┌─ Dataset content

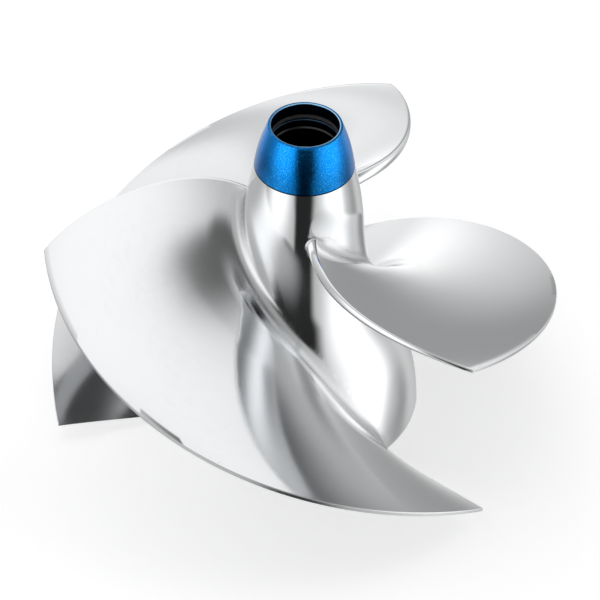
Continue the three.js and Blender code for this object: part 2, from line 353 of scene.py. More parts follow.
class CastingMesh:
    """Hub and blades as one closed skin, worked out point by point so that the fillets follow both."""

    FILLET_STEPS = 8
    RING_SEGMENTS = 180
    SKIN_STEP = 1.5
    LOOP_CLEARANCE = 0.55
    FILLET_AT_EDGES = 0.9
    FILLET_BEHIND = 0.6  # share of the front fillet's run used behind the blade
    FILLET_PULL = 0.62  # how strongly each end of the fillet keeps to its own surface
    FRONT_FADE = 0.07  # shares of the chord over which the fillet shrinks towards the two edges
    REAR_FADE = 0.12
    WEAR_WIDTH = 3.5
    HUB_SPREAD = 30.0  # millimetres of hub per radian, to keep the triangles even
    TIP_CHAMFER = 0.2
    # The cut between two sectors of the hub runs down this helix, clear of the roots, in degrees.
    CUT_START = -30.0
    CUT_END = 142.0
    SMALLEST_FACE = 1e-3

    def __init__(self, settings):
        self.settings = settings
        self.skin = HubSkin()
        self.blade = Blade(settings, self.skin.outline[:, 0].max())
        self.points = []
        self.faces = []
        self.wear = {}
        self.blend = {}

    def add_rows(self, rows, flip=False):
        """Closed rows of points, joined by quads."""
        start = len(self.points)
        count = len(rows[0])
        for row in rows:
            self.points.extend(row)
        for i in range(len(rows) - 1):
            for k in range(count):
                a = start + i * count + k
                b = start + i * count + (k + 1) % count
                quad = (a, b, b + count, a + count)
                self.faces.append(quad[::-1] if flip else quad)
        return start

    def root_radius(self, k):
        low, high = self.blade.inner - 1.5, 50.0
        for _ in range(40):
            middle = (low + high) / 2
            point = self.blade.point(k, middle)
            if middle < self.skin.radius_at(max(0.0, point.z)):
                low = middle
            else:
                high = middle
        return high

    def fillet_run(self, k):
        """The fillet's run at point k of the outline: full along the blade, small round its two edges."""
        count = len(self.blade.shares)
        t = 0.0
        if k < 2 * count:
            t = self.blade.shares[k if k < count else 2 * count - 1 - k]
        fade = clamp01(min((1 - t) / self.REAR_FADE, t / self.FRONT_FADE))
        full = self.settings.fillet / MM * (1.0 if k < count else self.FILLET_BEHIND)
        return mix(self.FILLET_AT_EDGES, full, math.sin(fade * math.pi / 2))

    def blade_rows(self):
        count = self.blade.size()
        roots = [self.root_radius(k) for k in range(count)]
        feet = [self.blade.point(k, roots[k]) for k in range(count)]
        columns = []
        self.loop = []
        for k in range(count):
            run = self.fillet_run(k)
            normal = self.skin.normal(feet[k])
            along = feet[(k + 1) % count] - feet[k - 1]
            outward = normal.cross(along).normalized()
            landing = feet[k] + outward * run
            landing_run = min(self.skin.nearest_run(landing), self.skin.length - 0.3)
            landing_angle = math.atan2(landing.y, landing.x)
            self.loop.append((landing_angle, landing_run))
            foot = self.skin.point(landing_angle, landing_run)
            start = roots[k] + run
            lift = self.blade.point(k, start)
            lift_slope = (self.blade.point(k, start + 0.05) - lift).normalized()
            foot_normal = self.skin.normal(foot)
            slope = feet[k] - foot
            slope = (slope - foot_normal * slope.dot(foot_normal)).normalized()
            columns.append(self.column(k, foot, slope, feet[k], lift, lift_slope, start))
        self.unwrap_loop()
        return [[column[i] for column in columns] for i in range(len(columns[0]))]

    def column(self, k, foot, slope, corner, lift, lift_slope, start):
        """Points from the hub up the fillet and out along the blade to its tip, at point k of the outline."""
        first = foot + slope * (corner - foot).length * self.FILLET_PULL
        second = lift - lift_slope * (corner - lift).length * self.FILLET_PULL
        points = []
        for i in range(self.FILLET_STEPS):
            s = i / self.FILLET_STEPS
            near = foot * (1 - s) ** 3 + first * 3 * s * (1 - s) ** 2
            points.append(near + second * 3 * s * s * (1 - s) + lift * s**3)
        tip = self.blade.tip - self.TIP_CHAMFER
        steps = self.settings.radial_steps
        for i in range(steps + 1):
            points.append(self.blade.point(k, mix(start, tip, i / steps)))
        return points

    def unwrap_loop(self):
        """Makes the loop's angles run without a jump, starting near the blade's base angle."""
        angles = np.unwrap([a for a, _ in self.loop])
        runs = [r for _, r in self.loop]
        self.loop = list(zip(angles.tolist(), runs))

    def tip_rows(self, last_row):
        """The chamfer at a blade's tip: the outline drawn in a little and set on the tip's cylinder, for
        add_tip_face to close.
        """
        count = len(self.blade.shares)
        row = []
        for k, point in enumerate(last_row):
            if k < 2 * count:
                opposite = last_row[2 * count - 1 - k]
            else:
                opposite = (last_row[0] + last_row[2 * count - 1]) / 2
            inward = opposite - point
            step = min(self.TIP_CHAMFER, inward.length * 0.3)
            moved = point + inward.normalized() * step
            scale = self.blade.tip / math.hypot(moved.x, moved.y)
            row.append(Vector((moved.x * scale, moved.y * scale, moved.z)))
        return row

    def edge_wear(self, k, point):
        """1 on the leading, trailing and tip edges of a blade, fading to 0 a few millimetres in."""
        count = len(self.blade.shares)
        if k >= 2 * count:
            return 1.0
        t = self.blade.shares[k if k < count else 2 * count - 1 - k]
        radius = math.hypot(point.x, point.y)
        from_edge = min(t * radius * 2.5, (1 - t) * radius * 2.5, self.blade.tip - radius)
        return clamp01(1 - from_edge / self.WEAR_WIDTH)

    def add_tip_face(self, start):
        count = len(self.blade.shares)
        last = 2 * count - 1
        for k in range(count - 1):
            self.faces.append((start + k, start + k + 1, start + last - k - 1, start + last - k))
        nose = [start + last] + [start + 2 * count + i for i in range(self.blade.NOSE_POINTS)] + [start]
        self.faces.append(tuple(nose))

    def add_blade(self):
        rows = self.blade_rows()
        rows.append(self.tip_rows(rows[-1]))
        start = self.add_rows(rows)
        for i, row in enumerate(rows):
            in_fillet = math.sin(math.pi * clamp01((i + 1) / (self.FILLET_STEPS + 2)))
            for k, point in enumerate(row):
                self.blend[start + i * len(row) + k] = in_fillet
                on_blade = i > self.FILLET_STEPS
                self.wear[start + i * len(row) + k] = self.edge_wear(k, point) if on_blade else 0.0
        self.add_tip_face(start + (len(rows) - 1) * len(rows[0]))

    def cut_angle(self, run):
        return math.radians(mix(self.CUT_START, self.CUT_END, run / self.skin.length))

    def skin_runs(self):
        """Runs of the hub's rings: even steps, closer over the rounded rear edge."""
        edge = self.skin.length - 1.2 * math.pi / 2 * self.skin.EDGE_ROUND
        body = np.linspace(0, edge, int(edge / self.SKIN_STEP))
        return [*body.tolist(), *np.linspace(edge, self.skin.length, 7)[1:].tolist()]

    def add_hub_sector(self):
        """The hub's outside between two cuts, with a hole where the blade's root lands."""
        spread = self.HUB_SPREAD
        per_sector = self.RING_SEGMENTS // BLADE_COUNT
        loop = np.array([(angle * spread, run) for angle, run in self.loop])
        flat = [Vector(p) for p in loop]
        edges = [(i, (i + 1) % len(flat)) for i in range(len(flat))]
        runs = self.skin_runs()
        ring_starts = []
        for j, run in enumerate(runs):
            cut = self.cut_angle(run) - SECTOR / 2
            on_rim = j in (0, len(runs) - 1)
            ring_starts.append(len(flat))
            for i in range(per_sector + 1):
                place = np.array([(cut + SECTOR * i / per_sector) * spread, run])
                inside = 0 < i < per_sector and not on_rim
                if inside and near_loop(place, loop, self.LOOP_CLEARANCE):
                    continue
                flat.append(Vector(place))
        found = delaunay_2d_cdt(flat, edges, [], 0, 1e-5, True)
        start = len(self.points)
        self.points.extend(self.skin.point(v.x / spread, v.y) for v in found[0])
        for a, b, c in found[2]:
            corners = found[0][a], found[0][b], found[0][c]
            centre = sum(corners, Vector((0, 0))) / 3
            area = abs((corners[1] - corners[0]).cross(corners[2] - corners[0]))
            if area > self.SMALLEST_FACE and not inside_loop(np.array(centre), loop):
                self.faces.append((start + a, start + c, start + b))

    def ring(self, radius, height):
        """A full ring in line with the hub's rings; radius may be a function of the angle."""
        points = []
        for i in range(self.RING_SEGMENTS):
            angle = 2 * math.pi * i / self.RING_SEGMENTS
            r = radius(angle) if callable(radius) else radius
            points.append(Vector((r * math.cos(angle), r * math.sin(angle), height)))
        return points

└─

Your output must be the lines of the material above, from the first through the line that contains "and blades as", copied exactly. Include both endpoints and nothing else.

▶ Problem solution
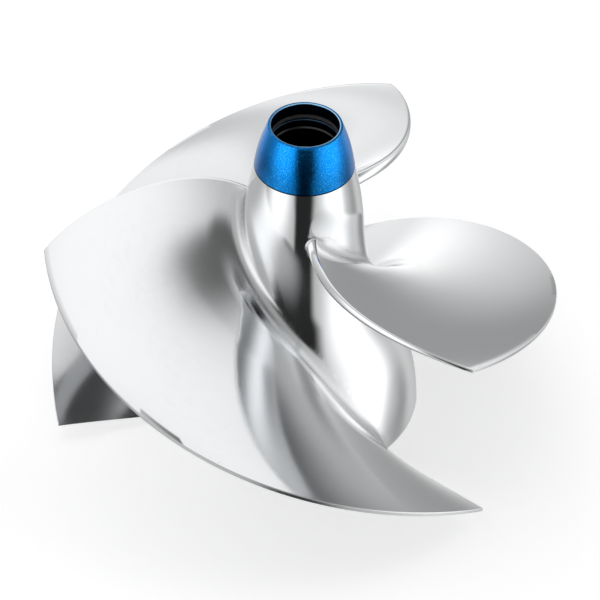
Continue the three.js and Blender code for this object: part 2, from line 353 of scene.py. More parts follow.
class CastingMesh:
    """Hub and blades as one closed skin, worked out point by point so that the fillets follow both."""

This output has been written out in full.